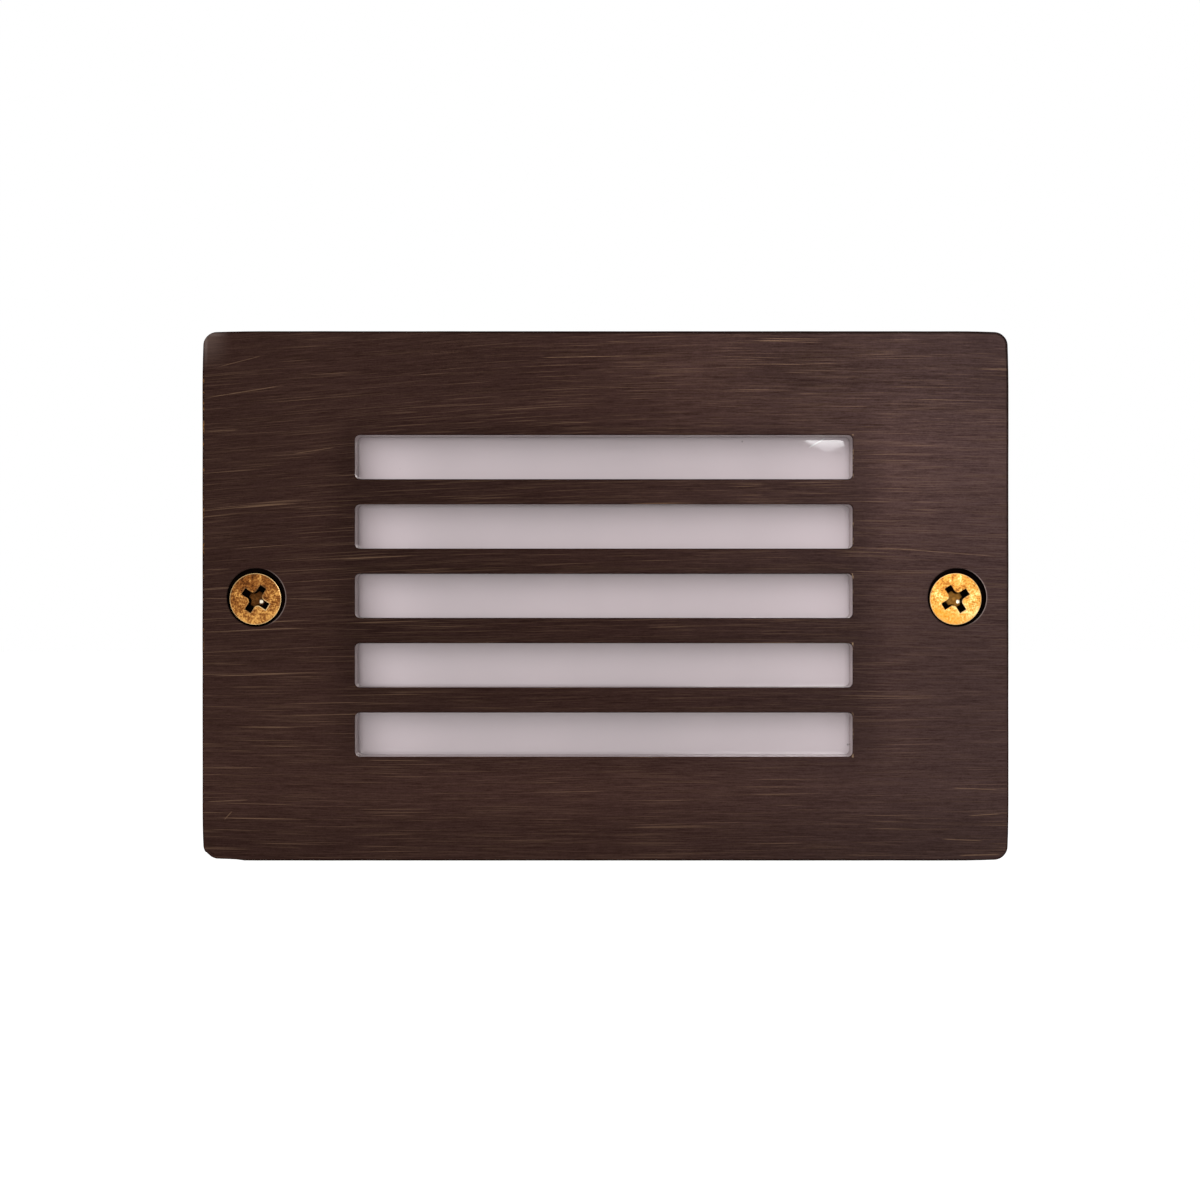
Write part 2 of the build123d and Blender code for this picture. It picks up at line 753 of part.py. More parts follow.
# Holder screw: fixes the holder to its bracket.
with BuildPart() as holder_screw:
    with BuildSketch(Plane.XY.offset(bracket_side - bracket_sheet)):
        with Locations((rivet_x, lamp_depth)):
            Circle(bracket_screw_radius)
    extrude(amount=bracket_sheet + bracket_screw_bite)
    with BuildSketch(Plane.XY.offset(bracket_side - bracket_sheet)):
        with Locations((rivet_x, lamp_depth)):
            Circle(small_head_radius)
    extrude(amount=-small_head_height)
    fillet(holder_screw.faces().sort_by(Axis.Z)[0].edges(), small_head_height / 2)
holder_screw.part.label = "holder_screw"
export_step(holder_screw.part, "parts/holder_screw.step")

# Bracket rivet: holds the bracket's foot on the reflector's floor.
with BuildPart() as bracket_rivet:
    with BuildSketch(at_depth(reflector_back)):
        with Locations((rivet_x, rivet_z)):
            Circle(rivet_radius)
    extrude(amount=reflector_sheet + bracket_sheet)
    with BuildSketch(at_depth(bracket_floor - bracket_sheet)):
        with Locations((rivet_x, rivet_z)):
            Circle(rivet_head_radius)
    extrude(amount=rivet_head_height)
    with BuildSketch(at_depth(reflector_back + rivet_head_height)):
        with Locations((rivet_x, rivet_z)):
            Circle(rivet_head_radius)
    extrude(amount=rivet_head_height)
bracket_rivet.part.label = "bracket_rivet"
export_step(bracket_rivet.part, "parts/bracket_rivet.step")

# Lamp capsule: glass bulb with a flat pinch at its foot.
pinch_start = holder_front + lamp_seat_gap
bulb_start = pinch_start + lamp_pinch_length
bulb_end = bulb_start + lamp_bulb_length
dome_start = bulb_end - lamp_radius
with BuildPart() as lamp_capsule:
    with BuildSketch(Plane.XY):
        with BuildLine():
            Line((bulb_start, lamp_depth), (bulb_start, lamp_depth + lamp_radius))
            Line((bulb_start, lamp_depth + lamp_radius), (dome_start, lamp_depth + lamp_radius))
            RadiusArc(
                (dome_start, lamp_depth + lamp_radius), (bulb_end, lamp_depth), lamp_radius
            )
            Line((bulb_end, lamp_depth), (bulb_start, lamp_depth))
        make_face()
    revolve(axis=Axis((0, lamp_depth, 0), (1, 0, 0)))
    with BuildSketch(Plane.YZ.offset(pinch_start)):
        with Locations((lamp_depth, 0)):
            Rectangle(lamp_pinch_height, lamp_pinch_thickness)
    extrude(amount=lamp_pinch_length + lamp_wall)
    with BuildSketch(Plane.XY):
        with BuildLine():
            inner = lamp_radius - lamp_wall
            cavity_start = bulb_start + lamp_wall
            Line((cavity_start, lamp_depth), (cavity_start, lamp_depth + inner))
            Line((cavity_start, lamp_depth + inner), (dome_start, lamp_depth + inner))
            RadiusArc(
                (dome_start, lamp_depth + inner), (bulb_end - lamp_wall, lamp_depth), inner
            )
            Line((bulb_end - lamp_wall, lamp_depth), (cavity_start, lamp_depth))
        make_face()
    revolve(axis=Axis((0, lamp_depth, 0), (1, 0, 0)), mode=Mode.SUBTRACT)
lamp_capsule.part.label = "lamp_capsule"
export_step(lamp_capsule.part, "parts/lamp_capsule.step")

# Lamp pins: two wires that plug into the contacts.
with BuildPart() as lamp_pins:
    with BuildSketch(Plane.YZ.offset(pinch_start)):
        with Locations(*[(depth, 0) for depth in pin_depths]):
            Circle(lamp_pin_radius)
    extrude(amount=-lamp_pin_length)
lamp_pins.part.label = "lamp_pins"
export_step(lamp_pins.part, "parts/lamp_pins.step")

# Lamp filament: the coil across its two stems.
stem_end = cavity_start + filament_stem_length
filament_ends = [lamp_depth - filament_length / 2, lamp_depth + filament_length / 2]
with BuildPart() as lamp_filament:
    with BuildSketch(Plane.YZ.offset(cavity_start)):
        with Locations(*[(depth, 0) for depth in filament_ends]):
            Circle(filament_stem_radius)
    extrude(amount=filament_stem_length)
    with BuildSketch(at_depth(filament_ends[1] + filament_radius)):
        with Locations((stem_end, 0)):
            Circle(filament_radius)
    extrude(amount=filament_length + 2 * filament_radius)
lamp_filament.part.label = "lamp_filament"
export_step(lamp_filament.part, "parts/lamp_filament.step")


# ================================================================ leads and terminals
# Leads: from the holder's rear, through the reflector's floor and into the terminals.
contact_rear = contact_front - contact_length
lead_end_z = block_centre_z - lead_tail
for lead_name, pin_depth, lead_x in (
    ("front_lead", pin_depths[0], lead_front_x),
    ("rear_lead", pin_depths[1], lead_rear_x),
):
    lead_route = [
        Vector(contact_rear, pin_depth, 0),
        Vector(lead_x, pin_depth, 0),
        Vector(lead_x, clamp_depth, 0),
        Vector(lead_x, clamp_depth, lead_end_z),
    ]
    runs = [(end - start).length for start, end in zip(lead_route, lead_route[1:])]
    lead_bends = [bend_share * min(runs[:2]), bend_share * min(runs[1:])]
    with BuildPart() as lead:
        with BuildLine() as lead_line:
            FilletPolyline(*lead_route, radius=lead_bends)
        with BuildSketch(Plane.YZ.offset(contact_rear)):
            with Locations((pin_depth, 0)):
                Circle(lead_radius)
        sweep(path=lead_line.wire())
    lead.part.label = lead_name
    export_step(lead.part, f"parts/{lead_name}.step")

# Terminal block: insulator with a bore for each clamp and wells for the screws.
pole_places = [(lead_front_x, clamp_depth), (lead_rear_x, clamp_depth)]
screw_wells = [
    (x, block_centre_z + rise)
    for x in (lead_front_x, lead_rear_x)
    for rise in (-clamp_screw_spacing / 2, clamp_screw_spacing / 2)
]
with BuildPart() as terminal_block:
    with BuildSketch(at_depth(block_base)):
        with Locations((block_middle, block_centre_z)):
            Rectangle(block_width, block_height)
    extrude(amount=block_depth)
    fillet(terminal_block.edges().filter_by(Axis.Y), block_edge_radius)
    with BuildSketch(Plane.XY.offset(block_top)):
        with Locations(*pole_places):
            Circle(clamp_radius + clamp_fit)
    extrude(amount=-block_height, mode=Mode.SUBTRACT)
    with BuildSketch(at_depth(clamp_depth)):
        with Locations(*screw_wells):
            Circle(clamp_access_radius)
    extrude(amount=block_depth / 2, mode=Mode.SUBTRACT)
    with BuildSketch(at_depth(block_base)):
        with Locations((block_middle, block_centre_z)):
            Circle(block_screw_radius + screw_fit)
    extrude(amount=block_depth, mode=Mode.SUBTRACT)
    with BuildSketch(at_depth(block_front)):
        with Locations((block_middle, block_centre_z)):
            Circle(block_screw_head_radius + screw_fit)
    extrude(amount=-block_screw_head_height, mode=Mode.SUBTRACT)
terminal_block.part.label = "terminal_block"
export_step(terminal_block.part, "parts/terminal_block.step")

# Terminal clamps: brass sleeves that take the leads' ends.
with BuildPart() as terminal_clamps:
    with BuildSketch(Plane.XY.offset(block_centre_z)):
        with Locations(*pole_places):
            Circle(clamp_radius)
            Circle(clamp_bore_radius, mode=Mode.SUBTRACT)
    extrude(amount=clamp_length / 2, both=True)
    with BuildSketch(at_depth(clamp_depth)):
        with Locations(*screw_wells):
            Circle(clamp_screw_radius + screw_fit)
    extrude(amount=block_depth / 2, mode=Mode.SUBTRACT)
terminal_clamps.part.label = "terminal_clamps"
export_step(terminal_clamps.part, "parts/terminal_clamps.step")

# Terminal screws: slotted grub screws, two to a clamp.
clamp_screw_top = block_front + clamp_screw_sink
with BuildPart() as terminal_screws:
    with BuildSketch(at_depth(clamp_screw_top + clamp_screw_length)):
        with Locations(*screw_wells):
            Circle(clamp_screw_radius)
    extrude(amount=clamp_screw_length)
    with BuildSketch(at_depth(clamp_screw_top)):
        with Locations(*screw_wells):
            Rectangle(2 * clamp_screw_radius, clamp_screw_slot)
    extrude(amount=-clamp_screw_sink, mode=Mode.SUBTRACT)
terminal_screws.part.label = "terminal_screws"
export_step(terminal_screws.part, "parts/terminal_screws.step")

# Block screw: fixes the terminal block to its pad.
with BuildPart() as block_screw:
    with BuildSketch(at_depth(block_front + block_screw_length)):
        with Locations((block_middle, block_centre_z)):
            Circle(block_screw_radius)
    extrude(amount=block_screw_length)
    with BuildSketch(at_depth(block_front + block_screw_head_height)):
        with Locations((block_middle, block_centre_z)):
            Circle(block_screw_head_radius)
    extrude(amount=block_screw_head_height)
block_screw.part.label = "block_screw"
export_step(block_screw.part, "parts/block_screw.step")


# ================================================================ cable gland
def hexagon_radius(width_across_flats):
    """Corner radius of a hexagon from its width across flats."""
    return width_across_flats / math.sqrt(3)


gland_place = (gland_x, gland_z)
gland_axis = Axis((gland_x, 0, gland_z), (0, 1, 0))
gland_hex_front = housing_depth + gland_washer_thickness
gland_hex_back = gland_hex_front + gland_hex_length
neck_end = gland_hex_back + gland_neck_length
finger_end = neck_end + gland_finger_length
seal_start = gland_hex_back + gland_seal_seat
thread_start = gland_hex_front - gland_thread_length

# Gland body: thread, hexagon, neck and clamping fingers.
with BuildPart() as gland_body:
    with BuildSketch(Plane.XY.offset(gland_z)):
        with BuildLine():
            Polyline(
                (gland_x + gland_bore_radius, thread_start),
                (gland_x + gland_thread_radius, thread_start),
                (gland_x + gland_thread_radius, gland_hex_back),
                (gland_x + gland_neck_radius, gland_hex_back),
                (gland_x + gland_neck_radius, neck_end),
                (gland_x + gland_finger_radius, neck_end),
                (gland_x + gland_finger_tip_radius, finger_end),
                (gland_x + gland_seal_radius + gland_seal_fit, finger_end),
                (gland_x + gland_seal_radius + gland_seal_fit, seal_start),
                (gland_x + gland_bore_radius, seal_start),
                close=True,
            )
        make_face()
    revolve(axis=gland_axis)
    with BuildSketch(at_depth(gland_hex_back)):
        with Locations(gland_place):
            RegularPolygon(hexagon_radius(gland_hex_width), 6)
            Circle(gland_bore_radius, mode=Mode.SUBTRACT)
    extrude(amount=gland_hex_length)
    with BuildSketch(at_depth(finger_end)):
        with Locations(gland_place):
            for finger in range(gland_finger_count // 2):
                Rectangle(
                    2 * gland_neck_radius,
                    gland_finger_slot,
                    rotation=finger * 360 / gland_finger_count,
                )
    extrude(amount=gland_finger_length, mode=Mode.SUBTRACT)
gland_body.part.label = "gland_body"
export_step(gland_body.part, "parts/gland_body.step")

# Gland washer: flat seal between the hexagon and the housing's back.
with BuildPart() as gland_washer:
    with BuildSketch(at_depth(gland_hex_front)):
        with Locations(gland_place):
            Circle(gland_washer_radius)
            Circle(gland_thread_radius + gland_hole_clearance, mode=Mode.SUBTRACT)
    extrude(amount=gland_washer_thickness)
gland_washer.part.label = "gland_washer"
export_step(gland_washer.part, "parts/gland_washer.step")

# Gland locknut: holds the gland from inside the housing.
with BuildPart() as gland_locknut:
    with BuildSketch(at_depth(cavity_back)):
        with Locations(gland_place):
            RegularPolygon(hexagon_radius(locknut_width), 6)
            Circle(gland_thread_radius + thread_fit, mode=Mode.SUBTRACT)
    extrude(amount=locknut_thickness)
gland_locknut.part.label = "gland_locknut"
export_step(gland_locknut.part, "parts/gland_locknut.step")

# Gland seal: rubber sleeve that grips the cable.
with BuildPart() as gland_seal:
    with BuildSketch(at_depth(seal_start)):
        with Locations(gland_place):
            Circle(gland_seal_radius)
            Circle(gland_seal_bore_radius, mode=Mode.SUBTRACT)
    extrude(amount=-gland_seal_length)
gland_seal.part.label = "gland_seal"
export_step(gland_seal.part, "parts/gland_seal.step")

# Gland clamp ring: slides with the nut and presses on the fingers and the seal.
nut_start = gland_hex_back + gland_nut_gap
nut_end = nut_start + gland_nut_length
nut_shoulder = nut_end - gland_nut_end_wall
with BuildPart() as gland_clamp_ring:
    with BuildSketch(at_depth(nut_shoulder - screw_fit)):
        with Locations(gland_place):
            Circle(gland_finger_tip_radius)
            Circle(gland_clamp_bore_radius, mode=Mode.SUBTRACT)
    extrude(amount=gland_clamp_thickness)
gland_clamp_ring.part.label = "gland_clamp_ring"
export_step(gland_clamp_ring.part, "parts/gland_clamp_ring.step")

# Gland nut: cap with a hexagon, a round nose and a threaded mouth.
nut_bore = gland_neck_radius + thread_fit
with BuildPart() as gland_nut:
    with BuildSketch(at_depth(nut_start)):
        with Locations(gland_place):
            RegularPolygon(hexagon_radius(gland_nut_width), 6)
    extrude(amount=-gland_nut_hex_length)
    with BuildSketch(at_depth(nut_start)):
        with Locations(gland_place):
            Circle(gland_nut_width / 2)
    extrude(amount=-(gland_nut_length - gland_nut_end_wall))
    with BuildSketch(Plane.XY.offset(gland_z)):
        with BuildLine():
            Polyline(
                (gland_x, nut_shoulder),
                (gland_x + gland_nut_width / 2, nut_shoulder),
                (gland_x + gland_nut_nose_radius, nut_end),
                (gland_x, nut_end),
                close=True,
            )
        make_face()
    revolve(axis=gland_axis)
    with BuildSketch(at_depth(nut_start)):
        with Locations(gland_place):
            Circle(nut_bore)
    extrude(amount=-(nut_shoulder - nut_start), mode=Mode.SUBTRACT)
    with BuildSketch(at_depth(nut_shoulder)):
        with Locations(gland_place):
            Circle(gland_nut_mouth_radius)
    extrude(amount=-gland_nut_end_wall, mode=Mode.SUBTRACT)
gland_nut.part.label = "gland_nut"
export_step(gland_nut.part, "parts/gland_nut.step")
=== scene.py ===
"""Recessed step light with a brushed, dark brass louvre cover, dressed for a studio picture.

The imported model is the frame. The cover, the screws and the filament are built here in finer
detail, every other part keeps its shape, and each finish is a procedural material.
Sizes in this file are millimetres, and a mesh is scaled to metres when it becomes a piece.
"""

from __future__ import annotations

import functools
import logging
import math
import operator
from collections.abc import Callable, Iterable, Mapping, Sequence
from dataclasses import dataclass
from enum import Enum
from typing import Union

import bmesh
import bpy
from mathutils import Euler, Matrix, Vector, noise


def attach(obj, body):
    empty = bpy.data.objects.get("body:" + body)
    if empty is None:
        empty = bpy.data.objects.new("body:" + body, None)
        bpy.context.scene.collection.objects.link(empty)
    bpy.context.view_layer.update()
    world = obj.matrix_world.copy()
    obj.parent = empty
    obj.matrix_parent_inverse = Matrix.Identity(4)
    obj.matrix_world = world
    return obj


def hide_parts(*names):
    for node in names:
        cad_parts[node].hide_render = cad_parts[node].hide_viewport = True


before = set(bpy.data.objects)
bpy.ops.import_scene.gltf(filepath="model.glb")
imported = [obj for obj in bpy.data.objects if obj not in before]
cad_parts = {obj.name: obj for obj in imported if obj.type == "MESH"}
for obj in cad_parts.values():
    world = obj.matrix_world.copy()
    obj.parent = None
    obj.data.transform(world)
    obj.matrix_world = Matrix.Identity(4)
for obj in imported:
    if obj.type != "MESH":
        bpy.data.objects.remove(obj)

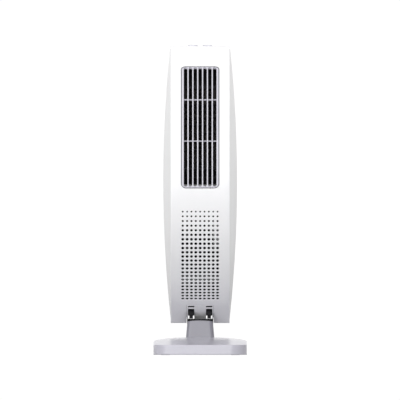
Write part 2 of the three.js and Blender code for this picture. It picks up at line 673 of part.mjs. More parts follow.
const BASE_SCREWS = [-1, 1].flatMap((x) => [BASE.front + 50, BASE.back - 50].map((y) => [x * 72, y]));
const FEET = [-1, 1].flatMap((x) => [BASE.front + 24, BASE.back - 24].map((y) => [x * 70, y]));
const PLATE_Z = [1.6, 4.6];
const BALLAST_Z = [5.2, 12.2];
const FOOT = { radius: 9, height: 1.3 };

function basePlate() {
  const edge = BASE_WALL + GAP;
  const x = [edge - BASE.halfWidth, BASE.halfWidth - edge];
  const plate = roundedBlock(x, [BASE.front + edge, BASE.back - edge], PLATE_Z, BASE_CORNER);
  return BASE_SCREWS.reduce((rest, place) => rest.subtract(bar("z", 2, [0, 9], place, 8)), plate);
}

function baseScrew(place) {
  return bar("z", 3.5, [0.4, 1.3], place, 12).add(bar("z", 1.6, [1, 12], place, 8));
}

function ballastPlate() {
  return roundedBlock([-58, 58], [BASE.front + 30, BASE.back - 30], BALLAST_Z, 8);
}

function tipSwitch() {
  return roundedBlock([36, 54], [BASE.crestY - 45, BASE.crestY - 25], [BALLAST_Z[1] + 0.6, 24], 3);
}

const GLAND = { radius: 6.5, bore: 3.6, place: [40, 12] };

function cordGland() {
  const sleeve = bar("y", GLAND.radius, [BASE.back - 12, BASE.back - GAP], GLAND.place, 16);
  return sleeve.subtract(bar("y", GLAND.bore, [BASE.back - 8, BASE.back + 2], GLAND.place, 12));
}

function cordHole() {
  return bar("y", GLAND.radius + GAP, [BASE.back - 20, BASE.back + 5], GLAND.place, 16);
}

function foot(place) {
  return bar("z", FOOT.radius, [0, FOOT.height], place, 20);
}

// ---- assembly ----
const part = new THREE.Group();

function place(parent, name, solid, material) {
  const mesh = new THREE.Mesh(geometryOf(solid), material);
  mesh.name = name;
  parent.add(mesh);
}

const body = new THREE.Group();
place(body, "front_panel", frontPanel(), WHITE);
place(body, "outlet_bezel", outletBezel(), GRILLE_GREY);
place(body, "outlet_grille", outletGrille(), GRILLE_GREY);
place(body, "inner_louvre", innerLouvre(), BLACK);
place(body, "rear_shell", rearShell(), WHITE);
place(body, "top_cap", topCap(), WHITE);
place(body, "control_board", controlBoard(), BOARD_GREEN);
place(body, "blower_housing", blowerHousing(), BLACK);
place(body, "blower_wheel", blowerWheel(), BLACK);
place(body, "motor_shaft", motorShaft(), STEEL);
place(body, "motor", motor(), STEEL);
place(body, "rear_intake_grille", rearIntakeGrille(), WHITE);
place(body, "dust_filter", dustFilter(), FOAM);
place(body, "power_board", powerBoard(), BOARD_GREEN);
place(body, "pivot_bracket", pivotBracket(), WHITE);
REAR_SCREWS.forEach((at, i) => place(body, `rear_screw_${i + 1}`, rearScrew(at), STEEL));
place(body, "button_power", buttonBlock(-BUTTON_X, 0, BUTTON_SPAN), LILAC_GREY);
place(body, "button_mode", buttonBlock(BUTTON_X, 0, BUTTON_SPAN), LILAC_GREY);

const core = new THREE.Group();
core.position.set(0, FACE_Y + FACE_RADIUS, FACE_APEX_Z);
core.rotation.x = -CORE_TILT;
place(core, "core_frame", coreFrame(), BLACK);
place(core, "heating_core", heatingCore(), CERAMIC);
place(core, "thermal_cutout", thermalCutout(), ALUMINIUM);
place(core, "air_duct", airDuct(), BLACK);
body.add(core);
part.add(body);

const stand = new THREE.Group();
for (const [name, side] of [["left", -1], ["right", 1]]) {
  place(body, `hinge_pin_${name}`, hingePin(side), STEEL);
  place(stand, `hinge_arm_${name}`, hingeArm(side), BLACK);
}
place(stand, "neck_cap", neckCap(), BLACK);
place(stand, "neck_shell", neckShell(), LILAC_GREY);
place(stand, "base_cover", baseCover().subtract(cordHole()), LILAC_GREY);
place(stand, "base_plate", basePlate(), BLACK);
place(stand, "ballast_plate", ballastPlate(), STEEL);
place(stand, "tip_switch", tipSwitch(), BLACK);
place(stand, "cord_gland", cordGland(), BLACK);
BASE_SCREWS.forEach((at, i) => place(stand, `base_screw_${i + 1}`, baseScrew(at), STEEL));
FEET.forEach((at, i) => place(stand, `foot_${i + 1}`, foot(at), RUBBER));
part.add(stand);

export default part;
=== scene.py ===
import math

import bmesh
import bpy
import numpy as np
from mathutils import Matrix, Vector
from mathutils.geometry import delaunay_2d_cdt

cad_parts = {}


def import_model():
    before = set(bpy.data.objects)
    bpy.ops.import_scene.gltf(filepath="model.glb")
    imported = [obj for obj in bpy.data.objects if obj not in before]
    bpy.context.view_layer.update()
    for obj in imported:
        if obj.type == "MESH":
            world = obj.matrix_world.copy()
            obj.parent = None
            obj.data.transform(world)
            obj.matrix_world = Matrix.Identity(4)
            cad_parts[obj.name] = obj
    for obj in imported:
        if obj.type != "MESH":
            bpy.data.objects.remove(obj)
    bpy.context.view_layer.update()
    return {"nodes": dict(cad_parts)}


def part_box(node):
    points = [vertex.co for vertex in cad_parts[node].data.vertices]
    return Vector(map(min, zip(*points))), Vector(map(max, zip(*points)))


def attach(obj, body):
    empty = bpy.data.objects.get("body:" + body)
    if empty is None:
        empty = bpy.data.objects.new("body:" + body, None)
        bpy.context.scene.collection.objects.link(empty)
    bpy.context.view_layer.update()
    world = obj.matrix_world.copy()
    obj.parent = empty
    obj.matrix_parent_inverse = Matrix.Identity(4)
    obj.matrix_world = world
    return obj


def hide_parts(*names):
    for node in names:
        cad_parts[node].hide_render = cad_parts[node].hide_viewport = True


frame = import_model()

MM = 0.001

# ---- driving dimensions, in metres; places come from the frame's boxes ----
panel_low, panel_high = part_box("front_panel")
shell_low, shell_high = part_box("rear_shell")
base_low, base_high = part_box("base_cover")

FACE_RADIUS = 285.5 * MM
FACE_APEX_Z = 347 * MM
ARC_END = math.radians(62)
FACE_Y = panel_low.y
BACK_Y = shell_high.y
PANEL_HALF = panel_high.x
PANEL_WALL = 3 * MM
SHELL_WALL = 2.4 * MM
SHELL_FLARE = 15 * MM
FLARE_REACH = 276 * MM
GAP = 0.4 * MM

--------

Give again, word for word, only the lines running from the line with "extrude(amount=-gland_nut_end_wall, mode=Mode.SUBTRACT)" through the line with "9, height: 1.3"; include both of those lines.

    extrude(amount=-gland_nut_end_wall, mode=Mode.SUBTRACT)
gland_nut.part.label = "gland_nut"
export_step(gland_nut.part, "parts/gland_nut.step")
=== scene.py ===
"""Recessed step light with a brushed, dark brass louvre cover, dressed for a studio picture.

The imported model is the frame. The cover, the screws and the filament are built here in finer
detail, every other part keeps its shape, and each finish is a procedural material.
Sizes in this file are millimetres, and a mesh is scaled to metres when it becomes a piece.
"""

from __future__ import annotations

import functools
import logging
import math
import operator
from collections.abc import Callable, Iterable, Mapping, Sequence
from dataclasses import dataclass
from enum import Enum
from typing import Union

import bmesh
import bpy
from mathutils import Euler, Matrix, Vector, noise


def attach(obj, body):
    empty = bpy.data.objects.get("body:" + body)
    if empty is None:
        empty = bpy.data.objects.new("body:" + body, None)
        bpy.context.scene.collection.objects.link(empty)
    bpy.context.view_layer.update()
    world = obj.matrix_world.copy()
    obj.parent = empty
    obj.matrix_parent_inverse = Matrix.Identity(4)
    obj.matrix_world = world
    return obj


def hide_parts(*names):
    for node in names:
        cad_parts[node].hide_render = cad_parts[node].hide_viewport = True


before = set(bpy.data.objects)
bpy.ops.import_scene.gltf(filepath="model.glb")
imported = [obj for obj in bpy.data.objects if obj not in before]
cad_parts = {obj.name: obj for obj in imported if obj.type == "MESH"}
for obj in cad_parts.values():
    world = obj.matrix_world.copy()
    obj.parent = None
    obj.data.transform(world)
    obj.matrix_world = Matrix.Identity(4)
for obj in imported:
    if obj.type != "MESH":
        bpy.data.objects.remove(obj)

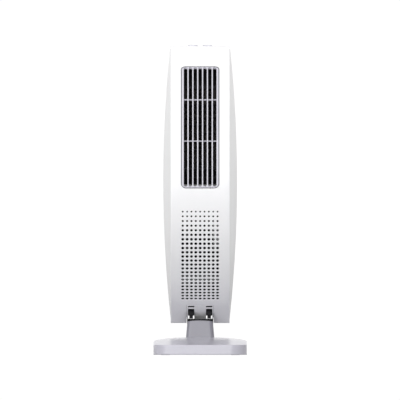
Write part 2 of the three.js and Blender code for this picture. It picks up at line 673 of part.mjs. More parts follow.
const BASE_SCREWS = [-1, 1].flatMap((x) => [BASE.front + 50, BASE.back - 50].map((y) => [x * 72, y]));
const FEET = [-1, 1].flatMap((x) => [BASE.front + 24, BASE.back - 24].map((y) => [x * 70, y]));
const PLATE_Z = [1.6, 4.6];
const BALLAST_Z = [5.2, 12.2];
const FOOT = { radius: 9, height: 1.3 };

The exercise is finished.